I have always dissagreed with "the nut is to tight' and you are bending the mandrel thread. You would realy have to crank on that nut, and something would have to be sloppy or out of round to begin with to apply any lateral pressure on the mandrel. I will use a pliers to tighten the brass nut if I am turning a very hard wood and it keeps slipping. I can't say I have never had a out of round piece, but I don't think it was from a to tight mandrel nut. If your ends of your blanks are round, and the centers are out of round, your mandrel is either bent, or you are apply to much pressure with tools that are not sharp enough as ED said. Here is a quick check you can do on your mandrel. Ingauge the tailstock. Need not be super tight. Move up your tool rest until it touches the mandrel. slowly turn your mandrel by hand. see if there are any gaps betreen the tool rest and the mandrel. If there is, that is the point where it is out of round. You can tap on this point with a brass hammer until it runs smooth. Another test you can do is run your tailstock up to, but not touching your mandrel. Turn the mandrel slowely by hand and see if the point stays lined up with the hole in the end of the mandrel. If not gently bend the mandrel until it lines up to the tailstock point as you turn it. After this adjustment go back and repeat the first test. You could also use a dial indecator to true your mandrel. I always keep spare mandrels handy if I don't want to spend the time truing the one I am using at the moment. I usualy turn both blanks at the same time, and need the full length of my mandrel on my mini lathe. I have an adjustable mandrel that I can turn shorter objects on if needed. One other test you can do is move your tailstock up to your headstock and lock it down. They should meet up center to center. Slowley turn your headstock by hand. If it wobbles out of center, you may have a bad bearing. Want to check your mandrel for straightness? Roll it on a flat surface.   Jim  S


----------



## robutacion

Yes, mandrels can be mongrels, they bend so easily and you have to check their straightness all the time, this is the only way to continue using a mandrel and get good results HOWEVER, if the mandrel is straight and everything else is OK but you are putting too much pressure with you gouge, is only one thing that I can say, try the " Flap Disc System"...!:wink::biggrin:

Good luck,

Cheers
George


----------



## Paul in OKC

Well, I usually try to stay out of these topics, but here goes. Out of round is really not the correct term. What you have is a concentricty issue. The inside and outside of the pen are not rotating on the same plane, or axis. Out of round can happen, but usually when sanding due to soft/hard wood due to grain alignment, mostly when sanding.  I do not subscribe to the too tight nut theory, or the too tight tail stock. Just don't think you could tighten it that much. One thing I did not see above is the trueness of the ends. If they are not square, it can cause a slight 'cocking' of the blank allowing what little play there is in the bushing to the mandrel all go to one side. Also don't think you can push hard enough while cutting to cause this. Any flex in the mandrel would be relieved when lighter cuts are taken. Just my thoughts.


----------



## sbell111

I'm definitely not buying the theory that pushing too hard with the chisel can cause OOR.  Sharpening your tools to avoid having to use excess force is a good idea because failing to do so will cause your blank to blow up, of course.  However, pushing hard is not going to make one side of the blank bigger or smaller than the other as you push the same amount on all sides.
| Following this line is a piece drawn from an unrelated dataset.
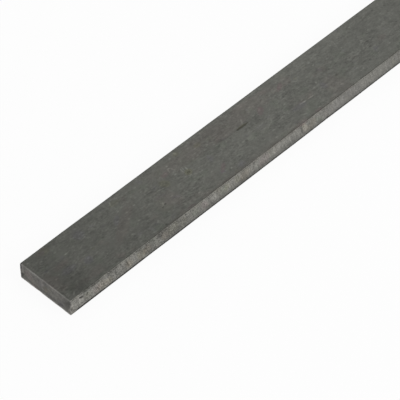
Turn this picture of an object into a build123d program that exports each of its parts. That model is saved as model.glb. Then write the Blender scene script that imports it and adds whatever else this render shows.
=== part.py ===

I put much greater stock in the theory that the end of the blank wasn't milled perfectly squareor that there was some foriegn material in the tube that you forced the bushings over or even that the mandrel was overtightened.

One theory that hasnt been added to this thread is the case where the blank hasn't been milled quite down to the tube.  This will require you to crank down the mandrel nut a bit extra to keep the blank from spinning.  It will then likely tighten onevenly, forcing the blank to be ever so slightly cocked on the mandrel.


----------



## kovalcik

The tightnes of the mandrel nut is not a factor. That can be cranked as tight as you want. It is the tail stock pressure on the end of the mandrel that will cause bowing of the mandrel. A mandrel saver is a good idea as it replaces the nut and removes the pressure at the end of the mandrel. 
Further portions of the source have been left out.